Shapes are a head start, not a substitute for hearing
Here is the good news, and it is genuinely good. A shape is consistent. A fifth two strings down is the same physical jump everywhere on the neck, and it always makes the same sound. An octave shape sounds like an octave whether you play it on the sixth string or the third. Pianists have to learn the sound of an interval and then find it in twelve different key positions. You already have the position. You just need to attach the sound to it.
So the reframe is this: the fretboard is a map of intervals, not just a grid of finger positions. The distance between two notes has a sound, and that sound is what music is actually made of. Once you can hear the interval, the shape stops being a thing you memorize and becomes a handle for a sound you recognize.
I am not going to re-teach the full interval method here, because there is already a complete walkthrough of it. If you want the underlying technique, read how to recognise intervals by ear first and come back. What follows is that same method, pointed straight at the fretboard.
Intervals as sound, not just fret distance
Start with what the shapes already encode. Two frets up the same string is a whole step. One fret is a half step. The familiar box shapes you use for scales and licks are full of minor thirds, fourths, fifths, and octaves, each one a repeatable shape that also has a repeatable sound. You have been playing these intervals for years. The job now is to notice them.
The fastest way in is the reference-song trick, and it works just as well on guitar as anywhere else. Pick an interval, hum it, then match it to a tune you already know in your bones. A perfect fourth is the opening of "Here Comes the Bride." A perfect fifth is the first two notes of the Star Wars theme. Once the interval has a song attached, play it on the fretboard so the shape, the sound, and the memory all lock together in one place. There is a full interval song cheat sheet if you want a list to work from.
One thing guitarists skip too often: practise both directions. A riff descends as often as it climbs, and a descending fifth does not sound like an ascending one. If you only train intervals going up, half the music you want to learn will still ambush you.
Hearing chord quality and chord changes
Before you worry about naming chords, train the one distinction that does most of the work: major versus minor. The third is the tell. A major third sounds open and bright, a minor third sounds darker and more inward, and your ear can learn that difference faster than you would expect. The deep version of this is in major vs minor by ear, and it is worth doing properly.
On guitar this maps cleanly onto shapes you already play. Take an open chord or a barre chord, strum it, and ask the honest question before you look at your hand: does this sound major or minor? Then check the shape. You are training the sound back onto the grip, which is exactly the move you want, because eventually you want the sound to arrive first.
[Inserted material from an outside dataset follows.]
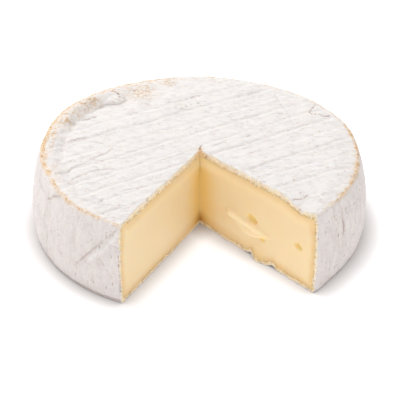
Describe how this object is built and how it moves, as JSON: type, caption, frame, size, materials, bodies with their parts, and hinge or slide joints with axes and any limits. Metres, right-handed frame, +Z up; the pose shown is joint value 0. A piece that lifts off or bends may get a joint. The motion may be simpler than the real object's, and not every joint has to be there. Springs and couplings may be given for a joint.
{
  "type": "small brie cheese with a wedge cut out",
  "caption": "Small round soft cheese with a white rind, about a fifth cut out as a wedge, standing on its flat base.",
  "frame": {"origin": "on the ground under the middle of the piece's bounding box", "axes": "+Z up through the wheel; the cut-out gap faces -Y; +X to the right as seen from the gap"},
  "size_m": [0.1347, 0.1258, 0.0364],
  "materials": {
    "rind": "dry white bloomy rind, matt, with tan edges",
    "paste": "soft creamy yellow paste, faint moist sheen"
  },
  "bodies": {
    "root": {"cheese": "rind"}
  },
  "joints": []
}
Following changes is the next layer. Most pop and rock progressions move by a small set of familiar root steps. I-V-vi-IV and its cousins show up in an enormous amount of music. The skill is to hear the root move, the way the bass shifts under the chords, rather than memorizing which grip comes next. When you can hear the root move, you can follow a progression you have never played before. The full treatment of hearing chord changes by ear goes deeper, but the core idea is to listen for motion, not shapes.
Finding songs and riffs by ear
This is the payoff, the thing that made you want to do any of this in the first place. Finding a song by ear is not magic. It is a repeatable process built on the skills above.
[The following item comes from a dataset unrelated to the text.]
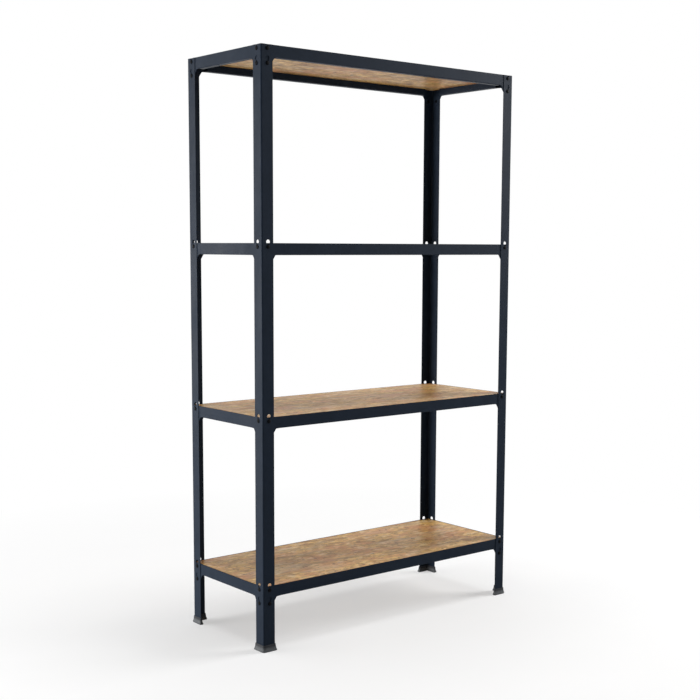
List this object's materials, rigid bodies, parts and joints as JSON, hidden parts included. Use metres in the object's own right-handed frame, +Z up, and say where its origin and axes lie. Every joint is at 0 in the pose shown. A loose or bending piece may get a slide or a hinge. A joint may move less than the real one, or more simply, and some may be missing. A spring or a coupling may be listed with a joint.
{
  "type": "boltless shelving unit",
  "caption": "Tall narrow boltless shelving unit: steel angle corner posts with keyholes, folded beams with gusset ends, loose particleboard shelves and moulded feet.",
  "frame": {"origin": "on the floor, below the middle of the unit", "axes": "+X to the right along the width seen from the front, +Y to the rear across the depth, +Z up"},
  "size_m": [0.7684, 0.3004, 1.32],
  "materials": {
    "post_steel": "satin dark grey-blue powder coat",
    "beam_steel": "satin dark grey-blue powder coat",
    "rivet_steel": "black coated steel",
    "particleboard": "raw sanded particleboard",
    "foot_plastic": "fine-grained grey moulding"
  },
  "bodies": {
    "root": {"post_front_left": "post_steel", "post_front_right": "post_steel", "post_rear_right": "post_steel", "post_rear_left": "post_steel", "foot_front_left": "foot_plastic", "foot_front_right": "foot_plastic", "foot_rear_right": "foot_plastic", "foot_rear_left": "foot_plastic", "beam_front_bottom": "beam_steel", "beam_rear_bottom": "beam_steel", "beam_right_bottom": "beam_steel", "beam_left_bottom": "beam_steel", "board_bottom": "particleboard", "beam_front_lower": "beam_steel", "beam_rear_lower": "beam_steel", "beam_right_lower": "beam_steel", "beam_left_lower": "beam_steel", "board_lower": "particleboard", "beam_front_upper": "beam_steel", "beam_rear_upper": "beam_steel", "beam_right_upper": "beam_steel", "beam_left_upper": "beam_steel", "board_upper": "particleboard", "beam_front_top": "beam_steel", "beam_rear_top": "beam_steel", "beam_right_top": "beam_steel", "beam_left_top": "beam_steel", "board_top": "particleboard", "rivets_bottom": "rivet_steel", "rivets_lower": "rivet_steel", "rivets_upper": "rivet_steel", "rivets_top": "rivet_steel"}
  },
  "joints": []
}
For a melody, find the key first, hum the line until it is solid in your head, locate the very first note on the neck, then move by interval from there. That last step is the whole reason interval training matters: once you can hear the jump from one note to the next, your hand can follow it. For a riff, chunk it into small pieces, sing each chunk, then hunt it down on the fretboard one piece at a time. For chords, get the bass note or root first, then test the quality, major or minor, by ear before you commit to a shape.
Why bother when tabs exist? Because tabs make you a copyist. They are great for learning a specific part exactly, and useless the moment you want to jam, improvise, or learn something nobody has tabbed yet. Hearing makes you a player who can sit in with people, follow a song you have never heard, and trust your own ear. That is a different kind of freedom, and it does not run out.
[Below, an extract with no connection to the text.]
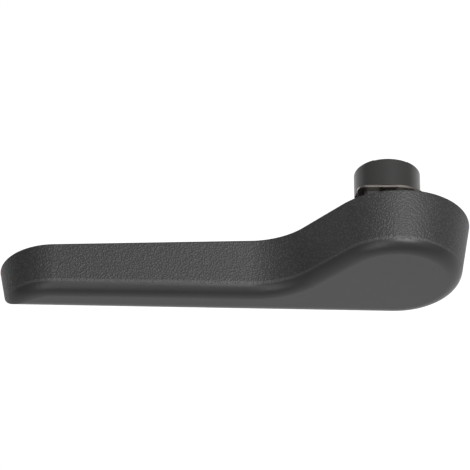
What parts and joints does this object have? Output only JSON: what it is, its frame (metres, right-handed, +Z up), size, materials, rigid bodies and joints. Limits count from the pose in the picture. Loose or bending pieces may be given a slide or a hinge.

A guitar-specific practice routine
You do not need a marathon. You need a short loop you will actually repeat. Here is a version that fits in the time it takes coffee to go lukewarm.
- A few minutes of interval recognition. Drill ascending and descending separately so neither side gets lazy.
- A few minutes of major versus minor. Strum a chord, call the quality before you look, then check.
- One real-world rep. Find one riff or one progression by ear. Just one. That single rep is where the training becomes music.
The non-negotiable part is closing the loop on the instrument. Hear it, then play it on the fretboard, so the sound and the shape reinforce each other every single time. A name you only think about never sticks. A name your hands and ears agree on does.
For the recognition reps, focused games make the drilling far less tedious than quizzing yourself in silence. Climb and Fall train ascending and descending intervals, which is exactly the both-directions habit you want. Span helps you compare interval sizes so a third stops sounding like a fourth. You can browse the rest of the focused ear-training games and pick the ones that hit what you keep missing, then take the wins straight back to the guitar.
If you want the instrument-agnostic version of all this, the practical ear-training routine lays out the do-this-then-that for everyone, not just guitarists. Treat this post as that routine wearing a capo.
A last honest word. None of this rewards cramming. A few focused minutes most days will take you further than an occasional three-hour session, because the ear learns by repetition spread out, not by intensity in one sitting. The guitarist who hears the fretboard was not more gifted. They just kept closing the loop, a little at a time, until the sound showed up before the shape did.